Investigation of the multiferroic behavior in FeVO$_{4}$ single crystals

FeVO$_{4}$ is considered as a model system for understanding the magnetoelectric interaction mechanisms in low symmetry multiferroics. Bulk FeVO$_{4}$ exhibits two antiferromagnetic phase transitions at $T_{\mathrm{N1}} = $ 22 K and $T_{\mathrm{N2}} = $ 15 K. Below $T_{\mathrm{N2}}$, a noncollinear magnetic order develops, breaking the space inversion symmetry that induces ferroelectric order.
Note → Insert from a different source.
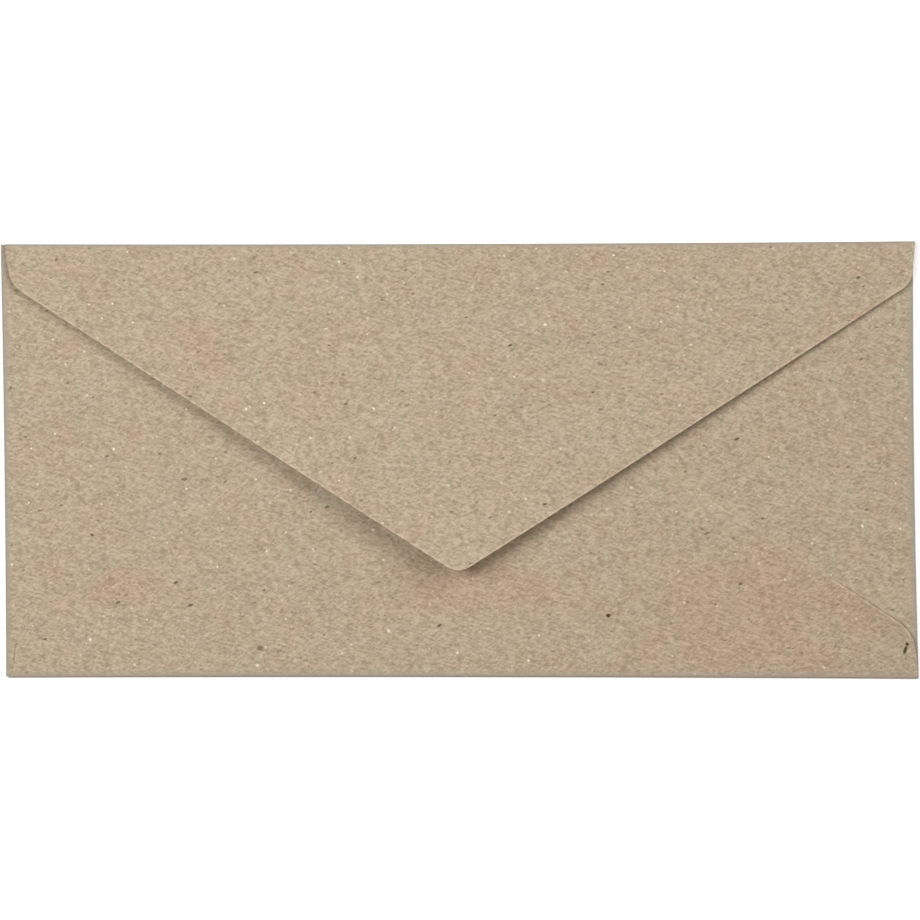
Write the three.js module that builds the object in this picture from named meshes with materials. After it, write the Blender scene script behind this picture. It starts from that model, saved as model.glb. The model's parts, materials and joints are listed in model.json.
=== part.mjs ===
// A long commercial envelope of recycled kraft paper: one die-cut sheet, folded on four sides and
// glued along two slanting seams, with a pointed seal flap that carries a band of dried gum.
//
// Lengths are in millimetres and angles in degrees. The envelope lies on its address side: X runs
// along it, Y runs up to the fold of the seal flap, and Z runs up through the layers of paper. The
// origin is under the middle of the address panel, on the surface that the envelope lies on.

import * as THREE from "three";

// Overall size, from outside of fold to outside of fold
const envelopeLength = 230;
const envelopeHeight = 110;

// Thicknesses and gaps, from the address panel up
const paperThickness = 0.2;
const pocketDepth = 0.7;
const glueThickness = 0.1;
const gumThickness = 0.1;
const workingGap = 0.3;

// The two pointed flaps. The reach runs from the outside of the fold to the point, and the shoulder
// depth to the corners where the two straight edges to the point begin, all before rounding.
const sealFlap = { reach: 84.3, shoulderDepth: 10.6, tipRadius: 5.2 };
const bottomFlap = { reach: 85.7, shoulderDepth: 11.8, tipRadius: 8 };

// Where a pointed flap leaves its fold: how far it starts in from the side of the envelope, how
// much its short edge leans in, and the radius that leads over to the straight edge
const shoulderInset = 0.2;
const shoulderLeanAngle = 7.5;
const shoulderRadius = 7;

// Side flaps, with the ends of their folds in from the top and bottom of the envelope
const sideFlapTopInset = 1.2;
const sideFlapBottomInset = 0.8;
const sideFlapReach = 88;
const sideFlapTopAngle = 13;
const sideFlapRadius = 9;
const seamOverlap = 12;

// Seam glue, along the straight edges of the bottom flap
const glueInset = 1.5;
const glueWidth = 5;
const glueOuterEnd = 14;
const glueInnerEnd = 80;

// Seal gum, along the straight edges of the seal flap
const gumInset = 2;
const gumWidth = 12;
const gumEnd = 22;

// How far the seal flap stands open as the envelope lies there
const restingLift = 4.5;

const arcSteps = 12;

// Levels of the layers
const sideFlapLevel = paperThickness + pocketDepth;
const glueLevel = sideFlapLevel + paperThickness;
const bottomFlapLevel = glueLevel + glueThickness;
const closedGumLevel = bottomFlapLevel + paperThickness + workingGap;
const closedFlapLevel = closedGumLevel + gumThickness + workingGap;

// Each fold is half a round tube that joins the address panel to the flap at the given level
function foldTo(flapLevel) {
  const innerRadius = (flapLevel - paperThickness) / 2;
  return { innerRadius, outerRadius: innerRadius + paperThickness };
}

const sideFold = foldTo(sideFlapLevel);
const bottomFold = foldTo(bottomFlapLevel);
const topFold = foldTo(closedFlapLevel);

// Axes of the folds, which are also the edges of the flat address panel
const sideFoldX = envelopeLength / 2 - sideFold.outerRadius;
const bottomFoldY = -envelopeHeight / 2 + bottomFold.outerRadius;
const topFoldY = envelopeHeight / 2 - topFold.outerRadius;

const radians = THREE.MathUtils.degToRad;
const tangent = (degrees) => Math.tan(radians(degrees));

function kraftPaper() {
  return new THREE.MeshStandardMaterial({ color: 0xbaa68d, roughness: 0.9, metalness: 0 });
}

function driedGlue() {
  return new THREE.MeshStandardMaterial({ color: 0xcdbb9c, roughness: 0.6, metalness: 0 });
}

function driedGum() {
  return new THREE.MeshStandardMaterial({ color: 0xb79f7d, roughness: 0.3, metalness: 0 });
}

// A closed outline through the corners [x, y, radius], each rounded by its radius
function roundedOutline(corners) {
  const points = corners.flatMap(([x, y, radius = 0], i) => {
    const corner = new THREE.Vector2(x, y);
    if (radius === 0) return [corner];
    const toBefore = new THREE.Vector2(...corners.at(i - 1)).sub(corner).normalize();
    const toAfter = new THREE.Vector2(...corners[(i + 1) % corners.length]).sub(corner).normalize();
    const halfAngle = Math.acos(toBefore.dot(toAfter)) / 2;
    const setback = radius / Math.tan(halfAngle);
    const inward = toBefore.clone().add(toAfter).normalize();
    const centre = corner.clone().addScaledVector(inward, radius / Math.sin(halfAngle));
    const start = corner.clone().addScaledVector(toBefore, setback).sub(centre);
    const end = corner.clone().addScaledVector(toAfter, setback).sub(centre);
    const clockwise = start.cross(end) < 0;
    const angles = [start.angle(), end.angle()];
    return new THREE.EllipseCurve(...centre, radius, radius, ...angles, clockwise).getPoints(arcSteps);
  });
  return new THREE.Shape(points);
}

// A flat layer with the given corners, from its underside up
function layer(name, corners, thickness, level, material) {
  const outline = roundedOutline(corners);
  const geometry = new THREE.ExtrudeGeometry(outline, { depth: thickness, bevelEnabled: false });
  const mesh = new THREE.Mesh(geometry, material);
  mesh.name = name;
  mesh.position.z = level;
  return mesh;
}

// Half a tube of folded paper, or a little less, from under its axis round to the given angle. Its
// section lies along the outward and upward directions, and it runs on to either side of the middle.
function foldedPaper(name, fold, endAngle, runLength, outward) {
  const from = radians(-90);
  const to = radians(endAngle);
  const section = new THREE.Shape();
  section.absarc(0, 0, fold.outerRadius, from, to, false);
  section.absarc(0, 0, fold.innerRadius, to, from, true);
  section.closePath();
  const geometry = new THREE.ExtrudeGeometry(section, {
    depth: runLength,
    bevelEnabled: false,
    curveSegments: arcSteps,
  });
  geometry.translate(0, 0, -runLength / 2);
  const mesh = new THREE.Mesh(geometry, kraftPaper());
  mesh.name = name;
  const up = new THREE.Vector3(0, 0, 1);
  const along = outward.clone().cross(up);
  mesh.setRotationFromMatrix(new THREE.Matrix4().makeBasis(outward, up, along));
  mesh.position.z = fold.outerRadius;
  return mesh;
}

// Half the width of a pointed flap's short edges, at a depth from the outside of its fold
function halfRootWidth(depth) {
  return envelopeLength / 2 - shoulderInset - depth * tangent(shoulderLeanAngle);
}

// Depth from the outside of the fold to a pointed flap's straight edge, or to a line inside it
function edgeDepth(flap, x, inset = 0) {
  const slope = (flap.reach - flap.shoulderDepth) / halfRootWidth(flap.shoulderDepth);
  return flap.reach - Math.abs(x) * slope - inset * Math.hypot(1, slope);
}

// Corners of a pointed flap as [x, depth, radius], from the depth at which it leaves its fold
function pointedFlapCorners(flap, rootDepth) {
  const rootX = halfRootWidth(rootDepth);
  const shoulderX = halfRootWidth(flap.shoulderDepth);
  return [
    [-rootX, rootDepth],
    [-shoulderX, flap.shoulderDepth, shoulderRadius],
    [0, flap.reach, flap.tipRadius],
    [shoulderX, flap.shoulderDepth, shoulderRadius],
    [rootX, rootDepth],
  ];
}

// Corners given by depth from the outside of the bottom fold, placed on the envelope
const fromBottom = (corners) => corners.map(([x, depth, r]) => [x, depth - envelopeHeight / 2, r]);

// Corners given by depth from the outside of the top fold, placed in front of that fold's axis
const fromTopAxis = (corners) => corners.map(([x, depth, r]) => [x, topFold.outerRadius - depth, r]);

function addressPanel() {
  const corners = [
    [-sideFoldX, bottomFoldY],
    [sideFoldX, bottomFoldY],
    [sideFoldX, topFoldY],
    [-sideFoldX, topFoldY],
  ];
  return layer("address_panel", corners, paperThickness, 0, kraftPaper());
}

// One side flap with its fold and its strip of glue. Its upper edge slopes down from the top, and its
// lower edge runs under the bottom flap, where the glue holds the two together.
function sideFlap(sideName, side) {
  const sideX = (fromSide) => side * (envelopeLength / 2 - fromSide);
  const rootX = side * sideFoldX;
  const rootTop = envelopeHeight / 2 - sideFlapTopInset;
  const rootBottom = -envelopeHeight / 2 + sideFlapBottomInset;
  const endX = sideX(sideFlapReach);
  const endTop = rootTop - sideFlapReach * tangent(sideFlapTopAngle);
  const endBottom = edgeDepth(bottomFlap, endX, seamOverlap) - envelopeHeight / 2;
  const corners = [
    [rootX, rootTop],
    [rootX, rootBottom],
    [endX, endBottom, sideFlapRadius],
    [endX, endTop, sideFlapRadius],
  ];
  const flap = layer(`${sideName}_side_flap`, corners, paperThickness, sideFlapLevel, kraftPaper());

  const outward = new THREE.Vector3(side, 0, 0);
  const fold = foldedPaper(`${sideName}_fold`, sideFold, 90, rootTop - rootBottom, outward);
  fold.position.x = rootX;
  fold.position.y = (rootTop + rootBottom) / 2;

  const parts = new THREE.Group();
  parts.add(flap, fold, seamGlue(sideName, sideX(glueOuterEnd), sideX(glueInnerEnd)));
  return parts;
}

// The strip of glue between a side flap and the bottom flap, from one end to the other
function seamGlue(sideName, outerX, innerX) {
  const far = glueInset + glueWidth;
  const corners = [
    [outerX, edgeDepth(bottomFlap, outerX, glueInset)],
    [innerX, edgeDepth(bottomFlap, innerX, glueInset)],
    [innerX, edgeDepth(bottomFlap, innerX, far)],
    [outerX, edgeDepth(bottomFlap, outerX, far)],
  ];
  const placed = fromBottom(corners);
  return layer(`${sideName}_seam_glue`, placed, glueThickness, glueLevel, driedGlue());
}

// The bottom flap with its fold. It lies over both side flaps and closes the pocket.
function bottomFlapWithFold() {
  const rootDepth = bottomFold.outerRadius;
  const corners = fromBottom(pointedFlapCorners(bottomFlap, rootDepth));
  const flap = layer("bottom_flap", corners, paperThickness, bottomFlapLevel, kraftPaper());

  const outward = new THREE.Vector3(0, -1, 0);
  const fold = foldedPaper("bottom_fold", bottomFold, 90, 2 * halfRootWidth(rootDepth), outward);
  fold.position.y = bottomFoldY;

  const parts = new THREE.Group();
  parts.add(flap, fold);
  return parts;
}

// The fold that the seal flap turns on, bent as far round as the flap's lift leaves it
function topFoldAtRest() {
  const runLength = 2 * halfRootWidth(topFold.outerRadius);
  const outward = new THREE.Vector3(0, 1, 0);
  const fold = foldedPaper("top_fold", topFold, 90 - restingLift, runLength, outward);
  fold.position.y = topFoldY;
  return fold;
}

// The band of gum on the inner face of the seal flap, in the shape of a V
function sealGum() {
  const endX = envelopeLength / 2 - gumEnd;
  const far = gumInset + gumWidth;
  const corners = [
    [-endX, edgeDepth(sealFlap, endX, gumInset)],
    [0, edgeDepth(sealFlap, 0, gumInset), sealFlap.tipRadius],
    [endX, edgeDepth(sealFlap, endX, gumInset)],
    [endX, edgeDepth(sealFlap, endX, far)],
    [0, edgeDepth(sealFlap, 0, far)],
    [-endX, edgeDepth(sealFlap, endX, far)],
  ];
  const level = topFold.innerRadius - workingGap - gumThickness;
  return layer("seal_gum", fromTopAxis(corners), gumThickness, level, driedGum());
}

// The seal flap and its gum, turned open about the axis of the top fold
function sealFlapWithGum() {
  const corners = fromTopAxis(pointedFlapCorners(sealFlap, topFold.outerRadius + workingGap));
  const flap = layer("seal_flap", corners, paperThickness, topFold.innerRadius, kraftPaper());

  const hinge = new THREE.Group();
  hinge.position.set(0, topFoldY, topFold.outerRadius);
  hinge.rotation.x = -radians(restingLift);
  hinge.add(flap, sealGum());
  return hinge;
}

const envelope = new THREE.Group();
envelope.add(
  addressPanel(),
  sideFlap("left", -1),
  sideFlap("right", 1),
  bottomFlapWithFold(),
  topFoldAtRest(),
  sealFlapWithGum(),
);

export default envelope;
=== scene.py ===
import json
import math

import bmesh
import bpy
import numpy as np
from mathutils import Matrix, Vector


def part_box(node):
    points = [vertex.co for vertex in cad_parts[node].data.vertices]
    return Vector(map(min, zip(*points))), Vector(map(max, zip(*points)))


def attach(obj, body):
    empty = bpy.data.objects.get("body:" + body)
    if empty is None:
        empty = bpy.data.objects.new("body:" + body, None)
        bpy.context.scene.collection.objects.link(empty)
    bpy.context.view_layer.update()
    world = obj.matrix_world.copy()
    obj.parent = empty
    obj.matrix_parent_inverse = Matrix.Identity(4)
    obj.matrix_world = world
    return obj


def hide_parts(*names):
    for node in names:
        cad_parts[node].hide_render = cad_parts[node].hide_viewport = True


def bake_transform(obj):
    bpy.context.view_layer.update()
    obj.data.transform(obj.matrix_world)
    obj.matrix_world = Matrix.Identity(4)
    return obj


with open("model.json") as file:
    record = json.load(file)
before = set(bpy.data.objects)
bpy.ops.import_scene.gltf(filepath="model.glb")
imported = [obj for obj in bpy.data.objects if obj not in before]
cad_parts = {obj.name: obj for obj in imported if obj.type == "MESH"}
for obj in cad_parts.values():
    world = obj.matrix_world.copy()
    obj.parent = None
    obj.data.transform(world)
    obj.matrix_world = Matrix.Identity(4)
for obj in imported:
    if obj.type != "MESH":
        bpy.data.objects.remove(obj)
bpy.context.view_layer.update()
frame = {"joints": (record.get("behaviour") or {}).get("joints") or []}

mm = 0.001  # shapes are worked out in millimetres and become metres when a mesh is made
hinge = frame["joints"][0]
restingLift = -hinge["range_deg"][0]  # degrees that the seal flap stands open at rest


def nodeBox(name):
    low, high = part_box(name)
    return np.array(low) / mm, np.array(high) / mm


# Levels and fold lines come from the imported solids
panelLow, panelHigh = nodeBox("address_panel")
_, sideFoldHigh = nodeBox("right_fold")
bottomFoldLow, _ = nodeBox("bottom_fold")
_, topFoldHigh = nodeBox("top_fold")
glueLow, glueHigh = nodeBox("right_seam_glue")
halfLength, halfHeight = sideFoldHigh[0], topFoldHigh[1]

paper = {
    "thickness": panelHigh[2] - panelLow[2],
    "meshStep": 2.6,  # spacing of the mesh on flat paper
    "edgeSteps": (0.3, 1.0),  # closer rows along a cut edge
    "nearFold": (0, 0.3, 0.7, 1.3),  # rows past a fold, where its strip of painted shade fades out
    "foldSteps": 14,  # rows round a fold
    "arcSteps": 10,  # points round a rounded corner
    "weld": 0.002,  # points of two grids that lie this close are one point
    "farFromEdge": 9.0,  # stands for a place with no cut edge nearby
}

# Added to the place on the unfolded sheet, in metres, so that the two faces differ in their pattern
innerFace = 0.05

# Cockling: paper that has taken up moisture waves gently, but never at its folds
cockle = {
    "height": 0.34,
    "fadeIn": 26,
    # Length, heading in degrees, phase in radians and share of each wave
    "waves": ((74, 24, 0.4, 0.45), (47, 118, 2.1, 0.30), (31, 71, 4.4, 0.25)),
    "flapShare": 0.5,  # the seal flap waves less, from further down, and in other places
    "flapFadeIn": (4, 34),
    "flapShift": (31, -12),
}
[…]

Earlier measurements on polycrystalline samples of FeVO$_{4}$ doped with magnetic (e.g.: Chromium) as well as non-magnetic (e.g.: Zinc) ions, indicate the stability of the two antiferromagnetic transition temperatures, with a change of only 2{\%} corresponding to the doping concentration of 20{\%}. It also shows the ability of the FeVO$_{4}$ triclinic structure to accommodate such high doping levels. Working along the same line, we have prepared both doped and undoped single crystals of FeVO$_{4}$ by a flux method. Samples were characterized using XRD and Raman spectroscopy to track the changes in lattice parameters induced by different dopants. The magnetic and ferroelectric properties were investigated in order to understand the origin of magnetoelectric coupling in low symmetry multiferroics.